The fun continued as actor Robert O'Reilly, who played the Klingon Gowron from Next Generation and Deep Space Nine, led a popular pub crawl through several of the ship's bars. Some passengers almost could serve as body doubles.
Many of the restaurants and bars had themed menus, like Neelix's "Dish of the Day" in the main dining room, which featured items like Uhura's lemon chicken. Anyone who has ever cruised before knows fruit and vegetable displays are also standard fare, so it was fun to spot the galley staff's homage to Star Trek with its creative display spelling out "Star Trek" in produce.

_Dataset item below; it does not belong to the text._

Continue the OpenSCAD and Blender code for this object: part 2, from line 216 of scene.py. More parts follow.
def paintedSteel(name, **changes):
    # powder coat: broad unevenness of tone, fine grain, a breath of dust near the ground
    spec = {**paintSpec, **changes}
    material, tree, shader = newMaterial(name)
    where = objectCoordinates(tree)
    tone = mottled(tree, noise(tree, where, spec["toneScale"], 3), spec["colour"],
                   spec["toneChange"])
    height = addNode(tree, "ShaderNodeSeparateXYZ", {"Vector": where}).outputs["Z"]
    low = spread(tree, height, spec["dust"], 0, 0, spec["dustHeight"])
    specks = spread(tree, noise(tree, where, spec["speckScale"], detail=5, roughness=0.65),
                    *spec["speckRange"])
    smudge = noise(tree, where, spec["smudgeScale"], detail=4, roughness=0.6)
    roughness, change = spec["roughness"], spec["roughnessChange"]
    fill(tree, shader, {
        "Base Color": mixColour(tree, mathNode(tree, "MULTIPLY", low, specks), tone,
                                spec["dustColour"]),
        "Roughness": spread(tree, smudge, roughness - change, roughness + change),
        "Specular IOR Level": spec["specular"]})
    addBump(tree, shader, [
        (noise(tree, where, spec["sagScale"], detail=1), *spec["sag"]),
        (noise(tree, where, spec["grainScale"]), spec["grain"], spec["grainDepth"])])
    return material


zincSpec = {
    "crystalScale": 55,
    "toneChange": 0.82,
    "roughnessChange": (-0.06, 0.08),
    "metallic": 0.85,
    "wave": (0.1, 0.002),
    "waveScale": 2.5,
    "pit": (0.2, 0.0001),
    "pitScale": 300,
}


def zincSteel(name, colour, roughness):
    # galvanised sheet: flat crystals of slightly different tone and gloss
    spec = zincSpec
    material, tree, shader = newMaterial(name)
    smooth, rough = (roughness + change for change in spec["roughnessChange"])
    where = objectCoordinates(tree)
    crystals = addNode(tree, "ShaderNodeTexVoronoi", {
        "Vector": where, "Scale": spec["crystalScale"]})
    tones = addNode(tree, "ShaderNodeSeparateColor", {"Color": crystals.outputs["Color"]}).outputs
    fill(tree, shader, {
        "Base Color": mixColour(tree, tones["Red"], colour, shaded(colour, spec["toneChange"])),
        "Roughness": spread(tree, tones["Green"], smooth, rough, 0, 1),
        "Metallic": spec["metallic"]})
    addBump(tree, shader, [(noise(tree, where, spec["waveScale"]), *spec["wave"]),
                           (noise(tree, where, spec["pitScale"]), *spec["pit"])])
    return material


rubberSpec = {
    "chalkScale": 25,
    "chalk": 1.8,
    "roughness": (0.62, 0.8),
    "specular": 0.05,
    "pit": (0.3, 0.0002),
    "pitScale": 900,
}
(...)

Specialty Star Trek beer and wine was offered throughout the ship's many bars and restaurants, including this 50th anniversary "Golden Anniversary Ale." Fans of Next Generation's Captain Jean-Luc Picard no doubt couldn't resist enjoying a bottle of Chateau Picard while dining in Sandrine's. There was also a themed drink-of-the-day, such as Guinan's Guilty Pleasure, a somewhat lethal concoction of vodka, gin, rum, scotch, bourbon, tequila, triple sec, brandy and fruit juices.

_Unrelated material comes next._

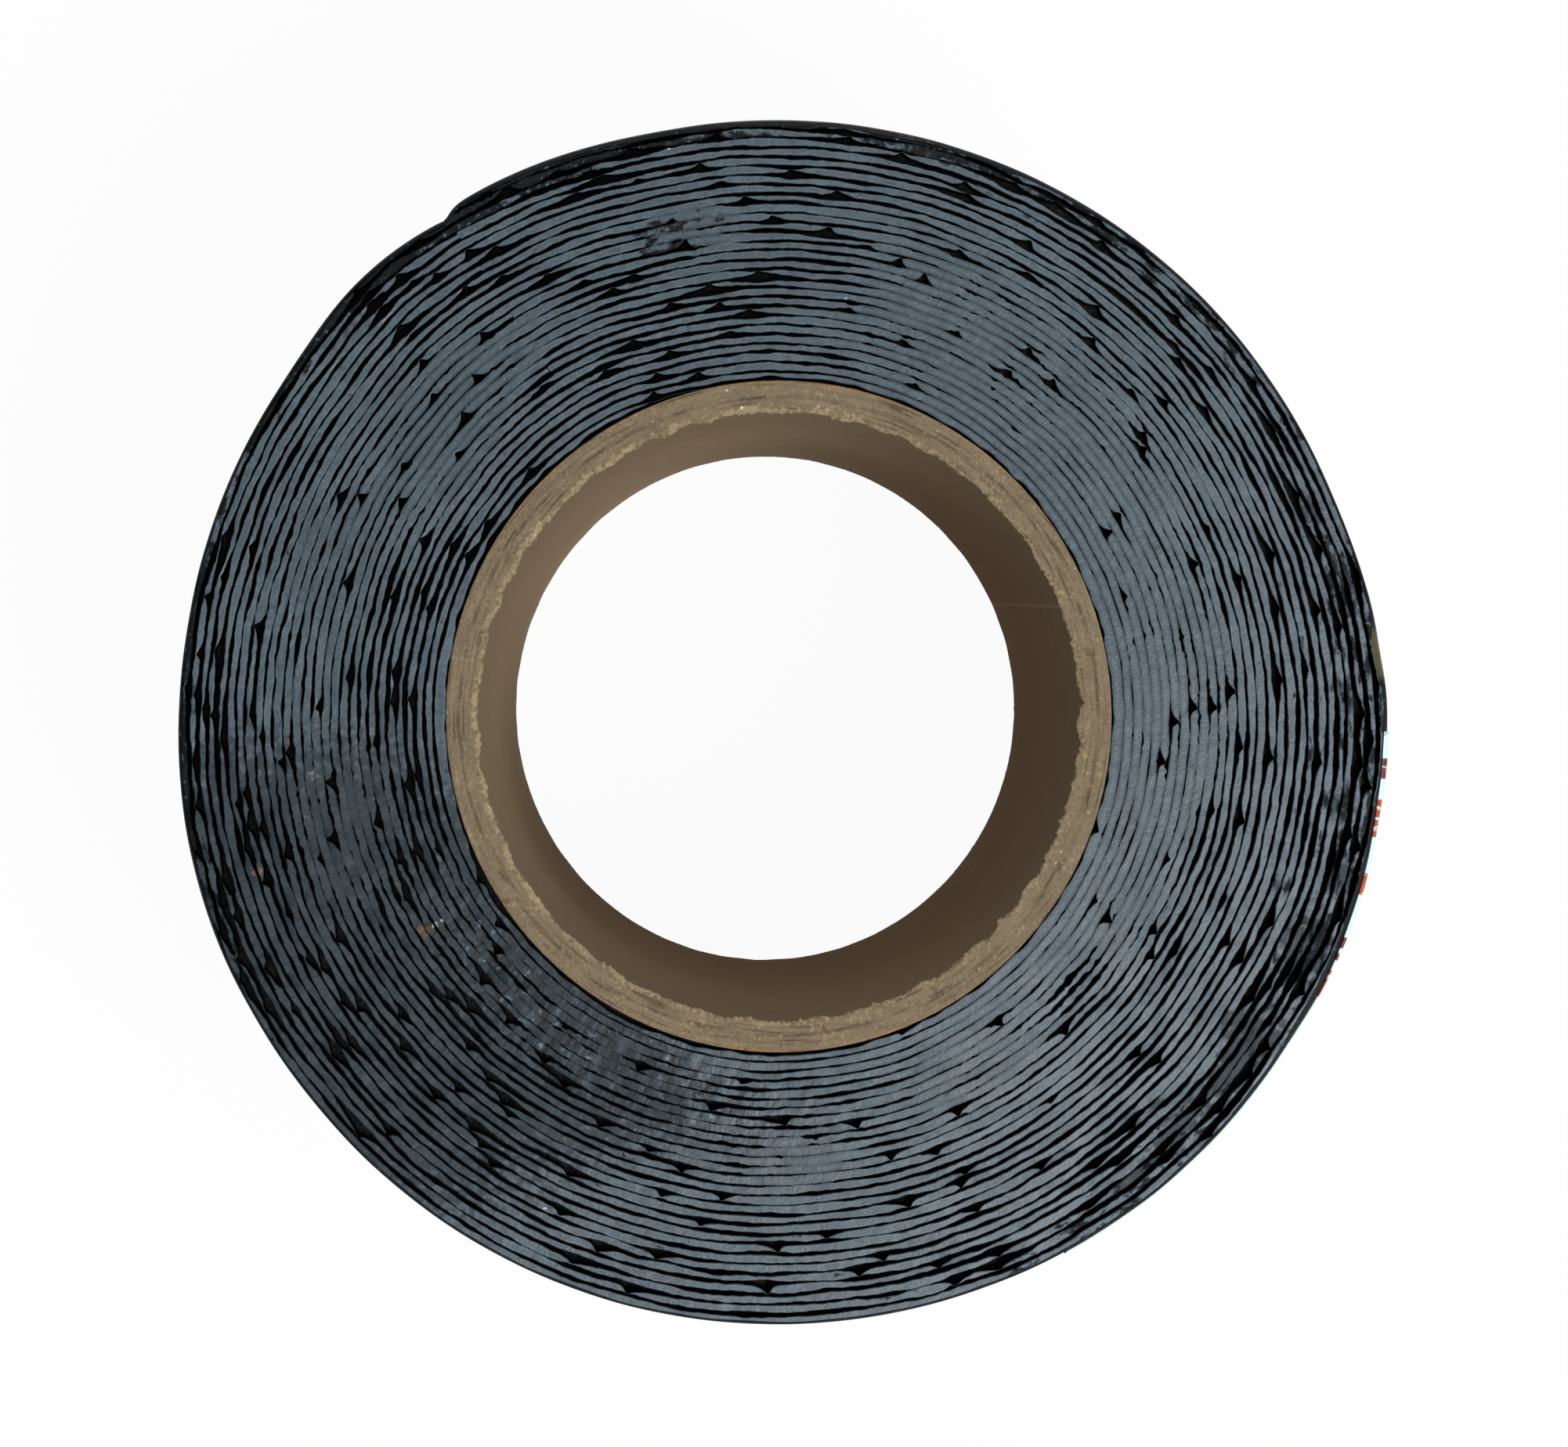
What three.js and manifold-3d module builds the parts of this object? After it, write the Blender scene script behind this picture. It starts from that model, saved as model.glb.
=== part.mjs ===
// A roll of self-adhesive bitumen roofing felt, the narrow kind sold for flashings and joints.
// One long strip of felt is wound on a cardboard tube, and a paper label is stuck round part of
// the outside. The roll stands on one end. Z is the axis of the tube, and Z = 0 is that end.

import * as THREE from "three";
import { mergeVertices } from "three/addons/utils/BufferGeometryUtils.js";
import Module from "manifold-3d";

const wasm = await Module();
wasm.setup();

// Driving dimensions, in millimetres and degrees. Angles run anticlockwise from +X.
const stripWidth = 100;
const stripPitch = 1.17; // one turn of felt with its release film
const turns = 28;
const turnGap = 0.26; // open line between two turns on a cut end
const turnGapDepth = 1.1;
const rimRadius = 1; // the outermost turn is rounded over at both ends
const stripEndAngle = 124; // the strip starts and ends on this ray
const stuckLength = 3; // the strip's outer end is pressed down, so the last line stops short of it
const climbAngle = 26; // each turn climbs one pitch over this arc, up to that ray

const coreBoreRadius = 38.1; // a three inch tube
const coreWall = 4;
const coreEdgeChamfer = 0.5;
const coreClearance = 0.2; // between the tube and the first turn

const labelStartAngle = -62;
const labelEndAngle = -1.4;
const labelThickness = 0.2;
const labelClearance = 0.15;
const labelMargin = 1; // bare felt above and below the label

// Where handling has pushed the outer turns out of round: the middle of each swelling, the arc on
// either side over which it dies away, and how far the outermost turn stands out there.
const swellings = [
  { angle: 265, reach: 100, height: 1.58 },
  { angle: 195, reach: 27, height: 0.5 },
  { angle: 133, reach: 14, height: 0.9 },
  { angle: -1, reach: 25, height: 1.2 },
  { angle: -21, reach: 14, height: 0.75 },
  { angle: -26, reach: 65, height: 0.8 },
];

// How finely the round forms are faceted, and how far a cutter passes a face that it cuts.
const turnSegments = 32;
const outlineSegments = 64;
const coreSegments = 64;
const rimSegments = 2;
const overcut = 0.4;

const coreRadius = coreBoreRadius + coreWall;
const feltBoreRadius = coreRadius + coreClearance;
const climbShare = climbAngle / 360;

const felt = new THREE.MeshStandardMaterial({ color: 0x4d565d, roughness: 0.55, metalness: 0 });
const cardboard = new THREE.MeshStandardMaterial({ color: 0x7d6c54, roughness: 0.9, metalness: 0 });
const paper = new THREE.MeshStandardMaterial({ color: 0xd3ebe4, roughness: 0.7, metalness: 0 });

// The place of one turn, counted in turns from the inner end of the strip. Each turn keeps its
// radius until it has to climb over the start of the strip, and then rises by one pitch.
function turnAngle(turn) {
  return THREE.MathUtils.degToRad(stripEndAngle) + 2 * Math.PI * turn;
}

function swellAt(angle) {
  let height = 0;
  for (const swelling of swellings) {
    const away = THREE.MathUtils.radToDeg(angle) - swelling.angle;
    const nearest = Math.abs(THREE.MathUtils.euclideanModulo(away + 180, 360) - 180);
    const share = Math.min(nearest / swelling.reach, 1);
    height += (swelling.height * (1 + Math.cos(Math.PI * share))) / 2;
  }
  return height;
}

function turnRadius(turn) {
  const whole = Math.floor(turn);
  const climbed = THREE.MathUtils.smoothstep(turn - whole, 1 - climbShare, 1);
  const outOfRound = swellAt(turnAngle(turn)) * (turn / turns) ** 2;
  return feltBoreRadius + stripPitch * (whole + climbed) + outOfRound;
}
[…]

Evenings were also full of themed fun. Late one night, the comedian and singer Joe Piscopo, who appeared as himself in one episode of Next Generation, jumped onstage to sing with the band.
The onboard dress code swapped resort casual for alien chic (and other costumes). Some passengers went as far as to commit to full body paint, like these three women dressed as Andorians.
But where's Captain Kirk? Other than at one of the scheduled talks or panels, William Shatner was seldom seen around the ship, but each cruiser (including this writer) got the chance to get up-close-and-personal with the famous star at a quick photo session, which was part of the cruise package.
If the line of passengers at the tables to register for one of next year's Star Trek theme cruises was any indication, most people would say the inaugural sailing was out of this world.